Your job is to restate each entry word for word.

#####

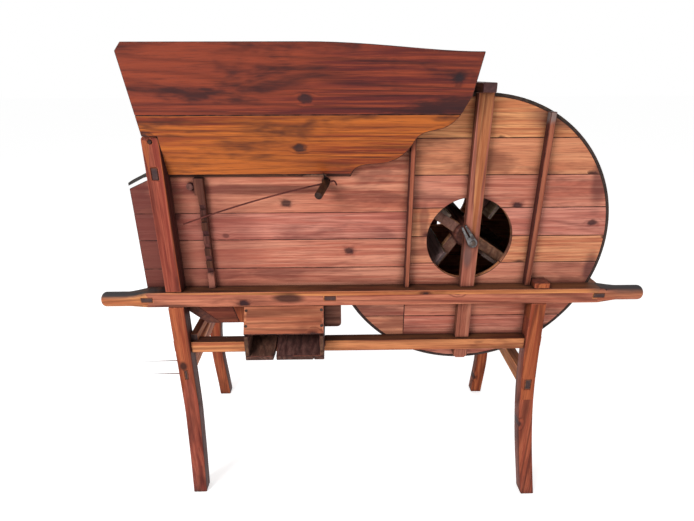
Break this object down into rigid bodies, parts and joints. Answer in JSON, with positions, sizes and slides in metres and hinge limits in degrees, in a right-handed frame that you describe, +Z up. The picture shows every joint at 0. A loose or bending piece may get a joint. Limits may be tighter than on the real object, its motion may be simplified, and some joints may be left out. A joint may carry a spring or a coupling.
{
  "type": "fanning mill",
  "caption": "Hand-cranked wooden winnowing machine: grain falls from a flared hopper past a gate through the wind of a drum fan, which sorts it to chute, outlet and open mouth.",
  "frame": {"origin": "on the floor under the middle of the machine's bounding box", "axes": "+X along the carrying rails from the open mouth towards the fan drum, +Y away from the crank side, +Z up"},
  "size_m": [1.6, 0.7918, 1.4506],
  "materials": {
    "frame_timber": "oiled, worn",
    "leg_timber": "oiled, worn",
    "wall_boards": "tung-oil varnish",
    "rim_boards": "weathered",
    "roof_boards": "weathered",
    "outlet_boards": "oiled, worn",
    "chute_boards": "oiled, worn",
    "hopper_boards": "glossy tung-oil varnish",
    "dark_sticks": "worn, dirty",
    "gate_board": "bare",
    "bamboo": "bare",
    "fan_wood": "dusty, weathered",
    "iron": "forged, worn"
  },
  "bodies": {
    "mill": {"upper_rail_front": "frame_timber", "upper_rail_back": "frame_timber", "lower_rail_front": "frame_timber", "lower_rail_back": "frame_timber", "bearing_post_front": "frame_timber", "bearing_post_back": "frame_timber", "top_cross_beam": "frame_timber", "rail_crossbar_left": "frame_timber", "rail_crossbar_middle": "frame_timber", "rail_crossbar_right": "frame_timber", "hopper_crossbar": "frame_timber", "lower_strut": "frame_timber", "drum_batten_front_left": "frame_timber", "drum_batten_front_right": "frame_timber", "drum_batten_back_left": "frame_timber", "drum_batten_back_right": "frame_timber", "leg_front_left": "leg_timber", "leg_back_left": "leg_timber", "leg_front_right": "leg_timber", "leg_back_right": "leg_timber", "leg_rung_left": "leg_timber", "leg_rung_right": "leg_timber", "duct_wall_front": "wall_boards", "duct_wall_back": "wall_boards", "drum_wall_front": "wall_boards", "drum_wall_back": "wall_boards", "drum_rim": "rim_boards", "duct_roof": "roof_boards", "tail_roof_board": "roof_boards", "duct_floor": "roof_boards", "light_outlet_slope": "outlet_boards", "outlet_divider": "outlet_boards", "outlet_skirt_front": "outlet_boards", "outlet_skirt_back": "outlet_boards", "trough_side_board": "outlet_boards", "wall_cheek": "outlet_boards", "grain_chute_floor": "chute_boards", "grain_chute_side_left": "chute_boards", "grain_chute_side_right": "chute_boards", "grain_chute_cover": "chute_boards", "hopper_front_upper": "hopper_boards", "hopper_front_lower": "hopper_boards", "hopper_back_upper": "hopper_boards", "hopper_back_lower": "hopper_boards", "hopper_left_slope": "hopper_boards", "hopper_right_slope": "hopper_boards", "notched_rack": "dark_sticks", "wall_peg": "dark_sticks", "post_pegs": "dark_sticks", "cover_nails": "iron"},
    "fan": {"fan_hub": "fan_wood", "fan_spokes": "fan_wood", "fan_paddles": "fan_wood", "paddle_nails": "iron", "fan_gudgeon_front": "iron", "fan_gudgeon_back": "iron", "crank_arm": "iron"},
    "gate": {"gate_shaft": "dark_sticks", "gate_flap": "gate_board", "gate_rod": "bamboo"}
  },
  "joints": [
    {"name": "fan_spin", "type": "hinge", "parent": "mill", "child": "fan", "pos_m": [0.2745, 0, 0.9386], "axis": [0, 1, 0], "continuous": true},
    {"name": "gate_turn", "type": "hinge", "parent": "mill", "child": "gate", "pos_m": [-0.1368, 0, 1.1106], "axis": [0, 1, 0], "range_deg": [-20, 8]}
  ]
}
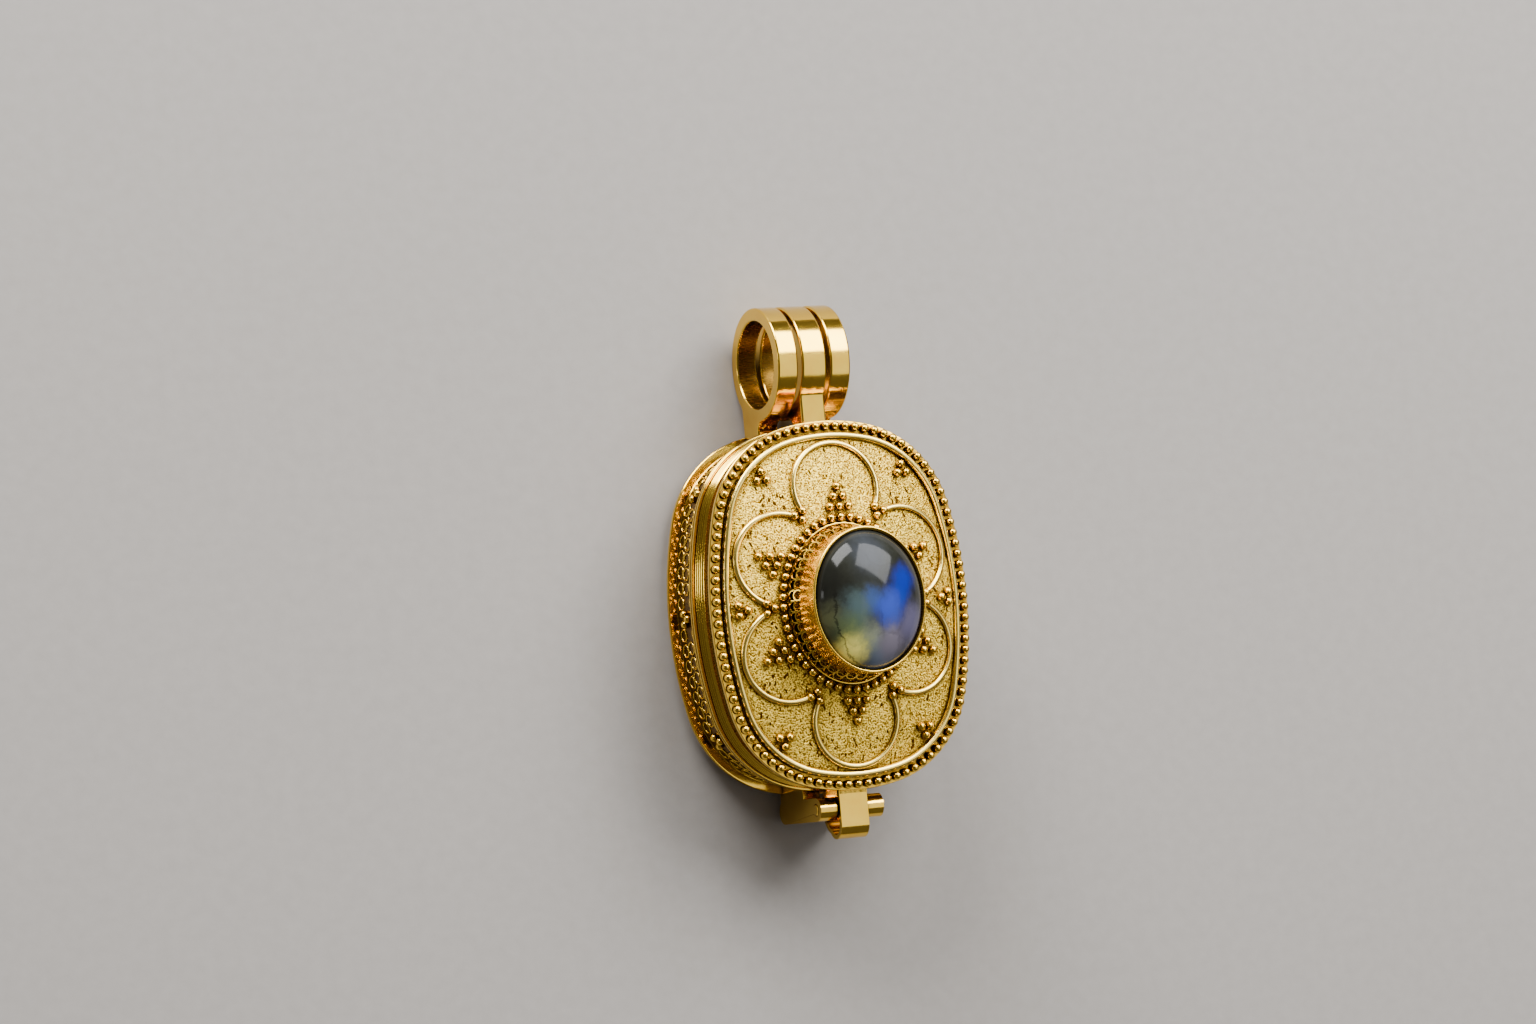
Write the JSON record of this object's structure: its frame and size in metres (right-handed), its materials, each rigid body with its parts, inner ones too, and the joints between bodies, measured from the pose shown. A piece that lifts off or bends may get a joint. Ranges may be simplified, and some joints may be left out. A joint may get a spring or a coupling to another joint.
{
  "type": "locket pendant",
  "caption": "Cushion-shaped gold locket pendant with a granulated rosette lid, an oval stone in a tall bezel, a hinged lid and a ring bail shared by both halves.",
  "frame": {"origin": "middle of the case, on the flat back face that it rests on", "axes": "+X points to the wearer's left along the bail's and the hinge's axes, +Y points from the case to the bail, +Z comes out of the lid"},
  "size_m": [0.0244, 0.0467, 0.0189],
  "materials": {
    "gold": "polished",
    "stone": "polished labradorite"
  },
  "bodies": {
    "case": {"back_case": "gold", "left_bail_ring": "gold", "right_bail_ring": "gold", "left_hinge_ear": "gold", "right_hinge_ear": "gold", "hinge_pin": "gold"},
    "lid": {"front_lid": "gold", "middle_bail_ring": "gold", "hinge_strap": "gold", "bezel": "gold", "cabochon": "stone"}
  },
  "joints": [
    {"name": "lid_hinge", "type": "hinge", "parent": "case", "child": "lid", "pos_m": [0, -0.01742, 0.00837], "axis": [1, 0, 0], "range_deg": [0, 100]}
  ]
}
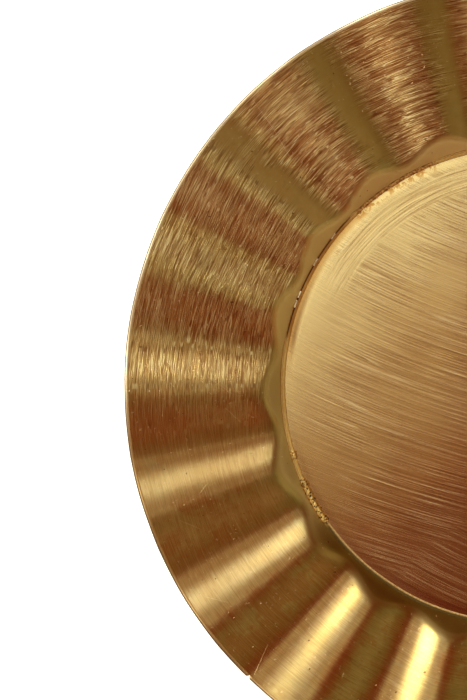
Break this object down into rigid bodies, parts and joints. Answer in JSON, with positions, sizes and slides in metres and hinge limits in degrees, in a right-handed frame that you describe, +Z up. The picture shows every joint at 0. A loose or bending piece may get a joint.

#####

SOLVED EXERCISE —
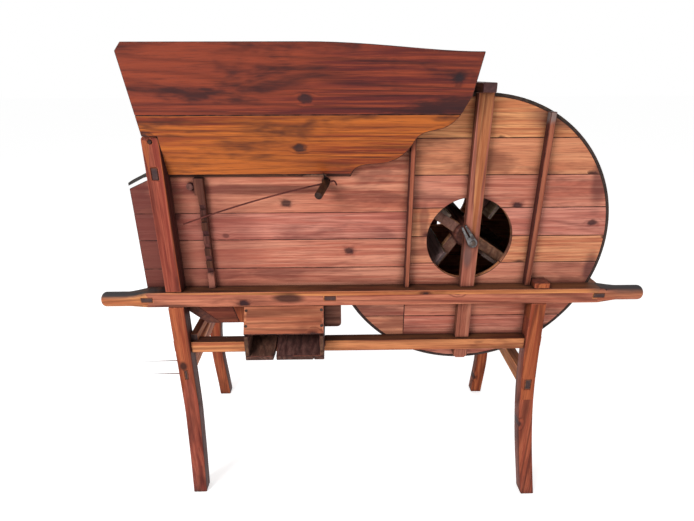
Break this object down into rigid bodies, parts and joints. Answer in JSON, with positions, sizes and slides in metres and hinge limits in degrees, in a right-handed frame that you describe, +Z up. The picture shows every joint at 0. A loose or bending piece may get a joint. Limits may be tighter than on the real object, its motion may be simplified, and some joints may be left out. A joint may carry a spring or a coupling.
{
  "type": "fanning mill",
  "caption": "Hand-cranked wooden winnowing machine: grain falls from a flared hopper past a gate through the wind of a drum fan, which sorts it to chute, outlet and open mouth.",
  "frame": {"origin": "on the floor under the middle of the machine's bounding box", "axes": "+X along the carrying rails from the open mouth towards the fan drum, +Y away from the crank side, +Z up"},
  "size_m": [1.6, 0.7918, 1.4506],
  "materials": {
    "frame_timber": "oiled, worn",
    "leg_timber": "oiled, worn",
    "wall_boards": "tung-oil varnish",
    "rim_boards": "weathered",
    "roof_boards": "weathered",
    "outlet_boards": "oiled, worn",
    "chute_boards": "oiled, worn",
    "hopper_boards": "glossy tung-oil varnish",
    "dark_sticks": "worn, dirty",
    "gate_board": "bare",
    "bamboo": "bare",
    "fan_wood": "dusty, weathered",
    "iron": "forged, worn"
  },
  "bodies": {
    "mill": {"upper_rail_front": "frame_timber", "upper_rail_back": "frame_timber", "lower_rail_front": "frame_timber", "lower_rail_back": "frame_timber", "bearing_post_front": "frame_timber", "bearing_post_back": "frame_timber", "top_cross_beam": "frame_timber", "rail_crossbar_left": "frame_timber", "rail_crossbar_middle": "frame_timber", "rail_crossbar_right": "frame_timber", "hopper_crossbar": "frame_timber", "lower_strut": "frame_timber", "drum_batten_front_left": "frame_timber", "drum_batten_front_right": "frame_timber", "drum_batten_back_left": "frame_timber", "drum_batten_back_right": "frame_timber", "leg_front_left": "leg_timber", "leg_back_left": "leg_timber", "leg_front_right": "leg_timber", "leg_back_right": "leg_timber", "leg_rung_left": "leg_timber", "leg_rung_right": "leg_timber", "duct_wall_front": "wall_boards", "duct_wall_back": "wall_boards", "drum_wall_front": "wall_boards", "drum_wall_back": "wall_boards", "drum_rim": "rim_boards", "duct_roof": "roof_boards", "tail_roof_board": "roof_boards", "duct_floor": "roof_boards", "light_outlet_slope": "outlet_boards", "outlet_divider": "outlet_boards", "outlet_skirt_front": "outlet_boards", "outlet_skirt_back": "outlet_boards", "trough_side_board": "outlet_boards", "wall_cheek": "outlet_boards", "grain_chute_floor": "chute_boards", "grain_chute_side_left": "chute_boards", "grain_chute_side_right": "chute_boards", "grain_chute_cover": "chute_boards", "hopper_front_upper": "hopper_boards", "hopper_front_lower": "hopper_boards", "hopper_back_upper": "hopper_boards", "hopper_back_lower": "hopper_boards", "hopper_left_slope": "hopper_boards", "hopper_right_slope": "hopper_boards", "notched_rack": "dark_sticks", "wall_peg": "dark_sticks", "post_pegs": "dark_sticks", "cover_nails": "iron"},
    "fan": {"fan_hub": "fan_wood", "fan_spokes": "fan_wood", "fan_paddles": "fan_wood", "paddle_nails": "iron", "fan_gudgeon_front": "iron", "fan_gudgeon_back": "iron", "crank_arm": "iron"},
    "gate": {"gate_shaft": "dark_sticks", "gate_flap": "gate_board", "gate_rod": "bamboo"}
  },
  "joints": [
    {"name": "fan_spin", "type": "hinge", "parent": "mill", "child": "fan", "pos_m": [0.2745, 0, 0.9386], "axis": [0, 1, 0], "continuous": true},
    {"name": "gate_turn", "type": "hinge", "parent": "mill", "child": "gate", "pos_m": [-0.1368, 0, 1.1106], "axis": [0, 1, 0], "range_deg": [-20, 8]}
  ]
}
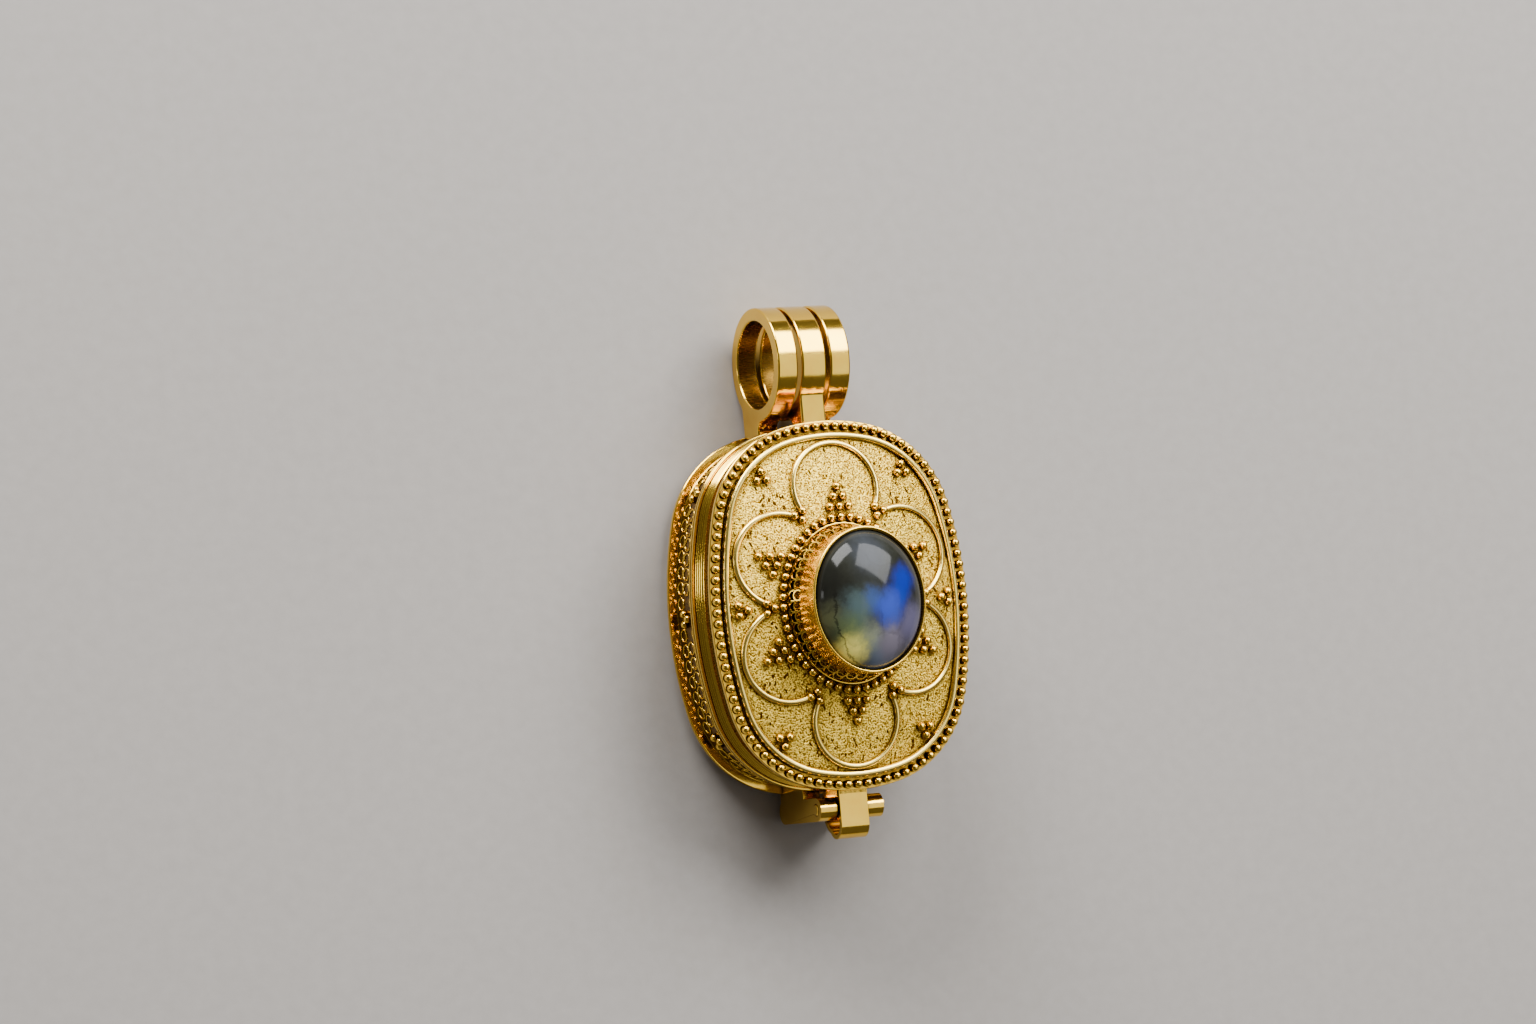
Write the JSON record of this object's structure: its frame and size in metres (right-handed), its materials, each rigid body with its parts, inner ones too, and the joints between bodies, measured from the pose shown. A piece that lifts off or bends may get a joint. Ranges may be simplified, and some joints may be left out. A joint may get a spring or a coupling to another joint.
{
  "type": "locket pendant",
  "caption": "Cushion-shaped gold locket pendant with a granulated rosette lid, an oval stone in a tall bezel, a hinged lid and a ring bail shared by both halves.",
  "frame": {"origin": "middle of the case, on the flat back face that it rests on", "axes": "+X points to the wearer's left along the bail's and the hinge's axes, +Y points from the case to the bail, +Z comes out of the lid"},
  "size_m": [0.0244, 0.0467, 0.0189],
  "materials": {
    "gold": "polished",
    "stone": "polished labradorite"
  },
  "bodies": {
    "case": {"back_case": "gold", "left_bail_ring": "gold", "right_bail_ring": "gold", "left_hinge_ear": "gold", "right_hinge_ear": "gold", "hinge_pin": "gold"},
    "lid": {"front_lid": "gold", "middle_bail_ring": "gold", "hinge_strap": "gold", "bezel": "gold", "cabochon": "stone"}
  },
  "joints": [
    {"name": "lid_hinge", "type": "hinge", "parent": "case", "child": "lid", "pos_m": [0, -0.01742, 0.00837], "axis": [1, 0, 0], "range_deg": [0, 100]}
  ]
}
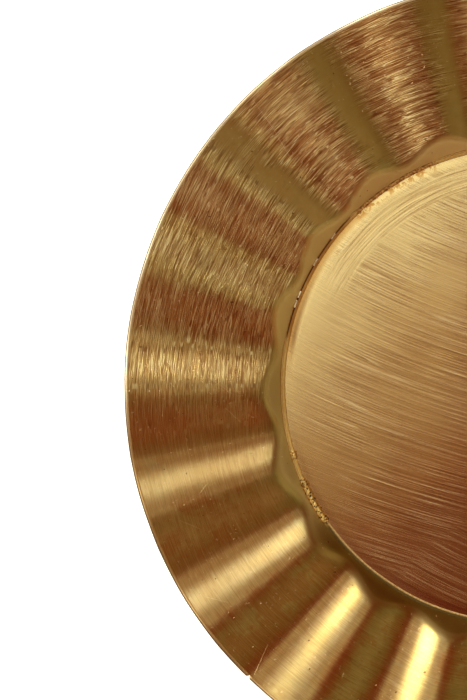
Break this object down into rigid bodies, parts and joints. Answer in JSON, with positions, sizes and slides in metres and hinge limits in degrees, in a right-handed frame that you describe, +Z up. The picture shows every joint at 0. A loose or bending piece may get a joint.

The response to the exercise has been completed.